The arguments over heresies began at this time, being, it seems, partly for the sake of preventing trouble. In particular, they tried to silence people who were likely to stir up trouble with Rome. Persecutions during this time were local, and were usually kicked off by unnecessary events.
Authority and hierarchy, by the end of the 3rd century, became stronger, and connections with the powerful increased. Long screeds against heresies were published, even as all sorts of variant beliefs came and went. The simple believers continued doing what they were doing, frequently with little regard to what the leaders said. We know this because we have voluminous complaints about them… from their leaders.
During these years there were intermittent persecutions, some of them terribly harsh. Afterward stories about the heroic martyrs were distributed and those who had “fallen away” under pressure (having made offerings and cursing Christ to evade death or torture) struggled to be re-accepted.

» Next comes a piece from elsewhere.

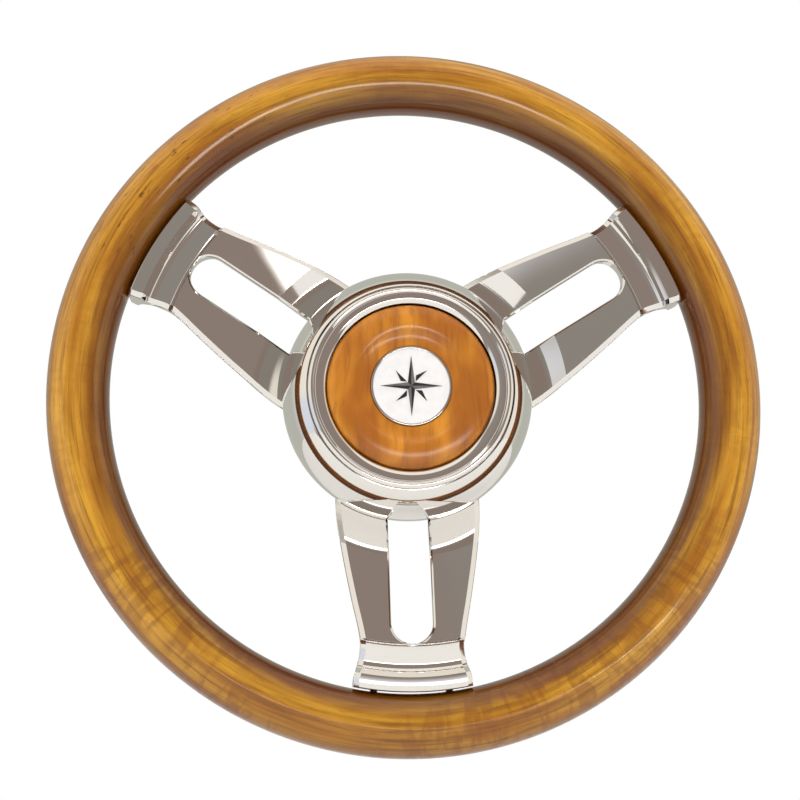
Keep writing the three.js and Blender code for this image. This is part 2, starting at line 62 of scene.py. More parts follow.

Finally, in the early 4th century – the empire having almost fallen apart then reorganized along tyrannical lines – the emperor Constantine legalized Christianity. At that point the terrifying persecutions ended, but the believers underwent a change.
Before Constantine legalized Christianity, the believers self-selected. That is, they chose, in the face of sometimes frightening opposition, to join Christianity. For this point onward, however (with ebbs and flows), becoming a Christian was not only okay, but might come with significant political and social benefits.
And with martyrdom gone, the heroics of the Syrian and Egyptian monks became a big thing… proving Christianity to be right with incredible commitment.